TR: When did it occur to you that you could use algorithms to optimize content delivery on the Web?
LEIGHTON: The first time I ever thought about the Internet was in 1995. My office [at MIT’s LCS] is down the hall from Tim Berners-Lee and the Web Consortium. Over time we talked about some of the issues facing the Internet. These are the kinds of large-scale networking problems that our group was working on and that I have a long-term interest in. So we took on some of them as research projects.
TR: In a sense, the Internet is really the ultimate networking challenge, isn’t it?
LEIGHTON: Yes. That’s right.
TR: What was the problem that you started with in ‘95?
LEIGHTON: We were looking at ways to deal with flash crowding and hot-spotting. That’s where a lot of people go to one site at one time and swamp the site and bring down the network around it-and make everyone unhappy.
TR: Can you explain the technologies you’ve developed?
LEIGHTON: Today we’re probably one of the world’s largest distributed networks. At a high level, we’re serving content or handling applications for end users, and we’re doing that from servers that are close to the end users. “Close” is something that changes dynamically, based on network conditions, server performance and load. Because we’re close, we can avoid a lot of the hangups, delays and packet loss that you might experience if you’re far away. Before, you typically got your interaction with a central Web site. And typically that was far away. Now you typically have a lot of your interactions-not all, but a lot-with an Akamai server that is near you and is selected in real time.
TR: What are the tricks and challenges to making this distributed system work?
LEIGHTON: It’s an extremely hard area; you can’t go and just throw a bunch of servers out there and have them all work with each other. The servers themselves are going to fail. Processors are going to fail. The Internet has all sorts of its own issues and failure modes. So all these kinds of things have to be built into the algorithmic approach. How do you develop a decentralized algorithm with imperfect information that is still going to work? That’s a huge challenge. But it’s clearly what you have to do. You can’t have any central point of failure or the system will come down. I can’t think of a component or a piece of hardware that hasn’t failed at some point or some place. So, it’s a given [that you need a distributed system].
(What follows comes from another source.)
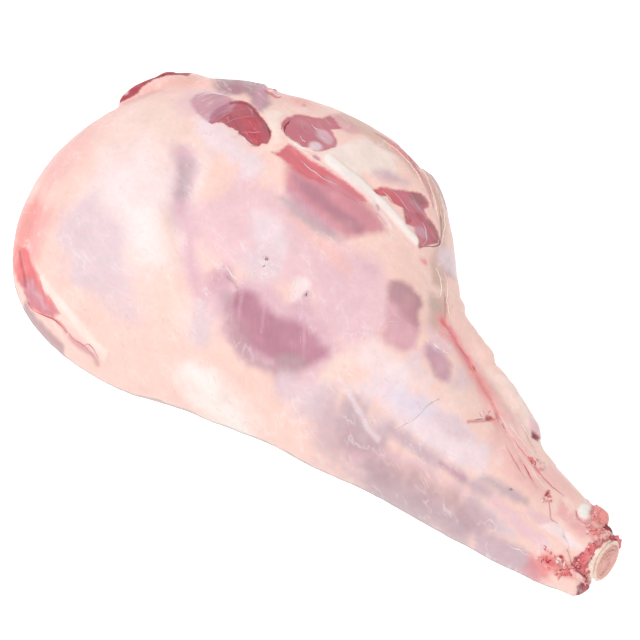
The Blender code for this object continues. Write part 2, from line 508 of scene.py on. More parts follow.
WINDOWS: tuple[Window, ...] = (
    Window("rump lean", Tone.CRIMSON, ((-123, 37), (-124, 44), (-124, 55), (-122, 59), (-119, 62),
        (-115, 63), (-111, 62), (-106, 60), (-101, 58), (-97, 56), (-92, 53.5), (-90, 50), (-88, 46),
        (-91, 44.5), (-91, 42), (-94, 40), (-98, 40.5), (-101, 41.5), (-104, 41), (-106, 43), (-108, 42),
        (-110, 42.5), (-112, 41), (-115, 42), (-117, 41.5), (-119, 40),
        (-120, 37.5)), 1.2, 1.0, 1.0, -30, 0.6),
    Window("rump lean, veiled lobe", Tone.MAUVE_LEAN, ((-141, 44), (-141.5, 49), (-137.5, 55.5),
        (-129, 59.5),
        (-122, 59), (-120, 54), (-120, 47), (-122.5, 41), (-124, 36.5), (-130, 37),
        (-137, 39.5)), 3.0, 0.7, 0.3, 74, 0.9),
    Window("outer lean", Tone.ROSE_LEAN, ((-92, 68), (-91, 72), (-89, 76), (-86, 79), (-82, 80.5),
        (-79, 83),
        (-77.5, 88), (-74, 88.5), (-70, 86), (-66, 84), (-68, 81), (-70, 79), (-66, 77), (-62, 74),
        (-60, 70), (-61, 65), (-63, 61), (-66, 58.5), (-68, 60), (-70, 58), (-72, 56.5), (-76, 57.5),
        (-80, 56.5), (-84, 57), (-88, 59), (-91, 62)), 2.0, 0.95, 0.8, -18, 0.3),
    Window("outer lean, small island", Tone.VEILED_LEAN, oval(-61.5, 56, 2.6, 1.2, -10), 1.2, 0.9, 0.2,
        -18),
    Window("knee lean", Tone.ROSE_LEAN, ((-28, 62.5), (-27, 65), (-24, 68), (-20, 70), (-17, 72), (-14, 75),
        (-11, 78), (-8, 80), (-5, 81), (-2, 80), (0, 77.5), (-1, 75), (1, 73), (4, 72), (8, 71.5), (12, 70),
        (15, 67.5), (16.5, 64), (15, 61), (13, 57), (11.5, 53), (9.5, 53.5), (8, 56), (5, 58), (2, 60.5),
        (0, 60), (-2, 59), (-4, 60.5), (-6, 62.5), (-9, 65), (-12, 64), (-15, 63), (-19, 64.5), (-22, 62.5),
        (-25, 61.5)), 1.8, 0.95, 1.0, -14, 0.35),
    Window("middle lean", Tone.PINK_LEAN, ((-76, 52), (-60, 52), (-42, 54), (-30, 54), (-20, 52), (-10, 49),
        (-8, 46), (-11, 40), (-15, 34), (-20, 28), (-30, 25.5), (-42, 25), (-54, 26), (-62, 29), (-67, 34),
        (-71, 39), (-76, 44)), 6.5, 0.9, 0.5, -50, 0.14),
    Window("middle lean, bright edge", Tone.RED_LEAN, ((-84, 44), (-81, 46.5), (-80.5, 50), (-80, 53.5),
        (-76, 53.8), (-70, 53), (-60, 53.2), (-48, 53.8), (-38, 55.3), (-30, 54.8), (-24, 53.5), (-28, 49),
        (-38, 48), (-48, 46), (-60, 43), (-70, 42.5), (-76, 43.5)), 2.4, 0.95, 0.7, -8, 0.3),
    Window("eye of the leg", Tone.MAUVE_LEAN, ((-47, -30), (-43, -28), (-38, -28), (-30, -29), (-24, -29),
        (-18, -28), (-13, -26), (-8, -25), (-2, -26), (4, -27), (9, -26), (12, -29), (10, -35), (6, -41),
        (0, -45), (-8, -48), (-16, -50), (-26, -50), (-34, -49), (-40, -46), (-45, -40),
        (-48, -34)), 6.5, 0.92, 0.3, -52, 0.14),
    Window("shin lean, upper", Tone.DUSK_LEAN, ((13, 26), (17, 29), (22, 31), (28, 31), (33, 28), (35, 22),
        (38, 18), (39, 15), (34, 13), (26, 12), (20, 13), (17, 16), (14, 20),
        (12, 24)), 5.0, 0.85, 0.3, -60, 0.14),
    Window("shin lean, lower", Tone.PALE_LEAN, ((19, 13), (26, 12.5), (34, 13), (39.5, 15), (41, 10),
        (44, 5), (42, 0), (38, -3), (30, -4), (25, -3), (25, 3), (23, 7)), 6.0, 0.85, 0.2, -60, 0.14),
    Window("shin oval", Tone.VEILED_LEAN, ((46, 12), (48, 14), (52, 14), (57, 14), (62, 12), (66, 8),
        (68, 3), (66, 0), (62, 0), (56, 3), (50, 6), (47, 9)), 5.0, 0.85, 0.2, -20, 0.14),
    Window("rump edge lean", Tone.DEEP_BLOOD, ((-183, 24), (-179.6, 27.4), (-177.2, 31.4), (-175.8, 37.4),
        (-174.8, 43.4), (-173, 48.6), (-170, 54), (-165.5, 58.6), (-160, 62), (-164, 70), (-182, 62),
        (-194, 44),
        (-192, 22)), 1.6, 1.0, 0.0, 66, 0.5),
    Window("hip cut", Tone.CORAL_RED, ((-169, -76), (-163, -75.5), (-160.7, -76), (-155.2, -79.4),
        (-149.2, -82.5),
        (-143.6, -85.9), (-136.4, -89.5), (-130.1, -90.8), (-122.9, -94), (-127, -96), (-135.1, -98.3),
        (-141.7, -97.7),
        (-146.6, -96.2), (-151.8, -93.3), (-157.5, -91.5), (-164, -87),
        (-170, -83)), 2.4, 0.95, 0.5, -35, 0.3),
)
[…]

When a client comes to one of our customers looking for content, we have to figure out where that client is, which of our locations at that moment is the best to serve the client from, and what load conditions are, so we don’t overload anything. We have got to handle flash crowds that are both geographic and content specific. We have got to replicate the content immediately to handle any of those kinds of issues, but you can’t afford to have copies of everything everywhere. You’ve got to make these decisions and respond back to the clients in milliseconds. We’ve got to be automatic. And when pieces fail, you’ve got to compensate automatically for that.